Le projet de code pénal de la justice des mineurs qui devrait être adopté en juin constitue une profonde régression et un projet dangereux pour la jeunesse. Il met en place une justice parfois plus sévère que pour les majeurs : la sanction, la peine, la condamnation deviennent la règle et l’éducation un simple habillage. La volonté d’éduquer est remplacée par la volonté de punir. Au lieu de miser sur l’éducation, c’est l’exemplarité de la sanction qui est mise en avant.

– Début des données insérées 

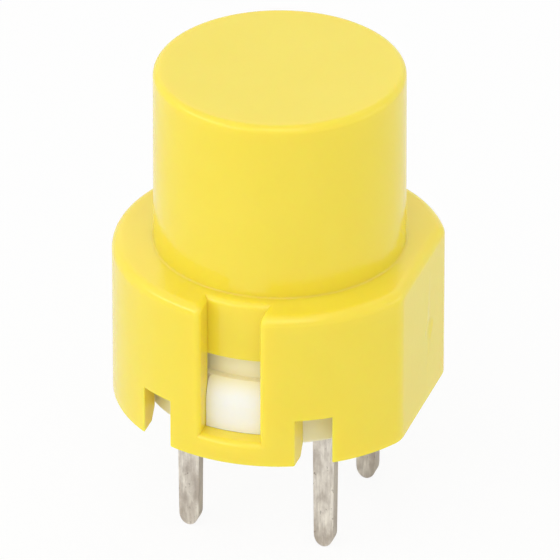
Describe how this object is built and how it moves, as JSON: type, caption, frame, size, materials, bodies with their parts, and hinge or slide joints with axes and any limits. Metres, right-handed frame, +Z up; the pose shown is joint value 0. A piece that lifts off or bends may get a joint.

Sans attendre ce nouveau code, la philosophie éducative de l’ordonnance de 1945 est déjà attaquée par la mise en place des centres fermés pour mineurs, l’ouverture des établissements pénitentiaires pour mineurs, la suppression massive des foyers éducatifs et des centres d’insertion de la Protection judiciaire de la jeunesse.
Même si nous savons que la justice est une justice de classe, le NPA doit être à l’offensive sur les conséquences de ce dispositif répressif, notamment à l’encontre des jeunes et des habitants des quartiers populaires.
Si nous avons entendu ces dernières semaines de nombreuses dénonciations des conditions de garde à vue, il faut savoir que cela fait des années que lorsqu’on habite dans certains quartiers, on subit ces conditions de garde à vue dégradantes et violentes. Si nous nous réjouissons que celles-ci soient enfin dénoncées, nous regrettons qu’il faille que les militants et classes moyennes soient touchés pour qu’enfin on parle de ce scandale.
De même le scandale des contrôles d’identité répétés parfois plusieurs fois par jour à l’encontre des mêmes jeunes ne peut être passé sous silence.
Dans l’immédiat, le NPA demande l’abrogation de toutes les lois sécuritaires, la suppression du fichage de la population, la dépénalisation de l’usage de stupéfiants. D’une façon plus générale nous sommes pour la légalisation du cannabis afin de mettre fin à la pénalisation de la détention et l’usage du cannabis.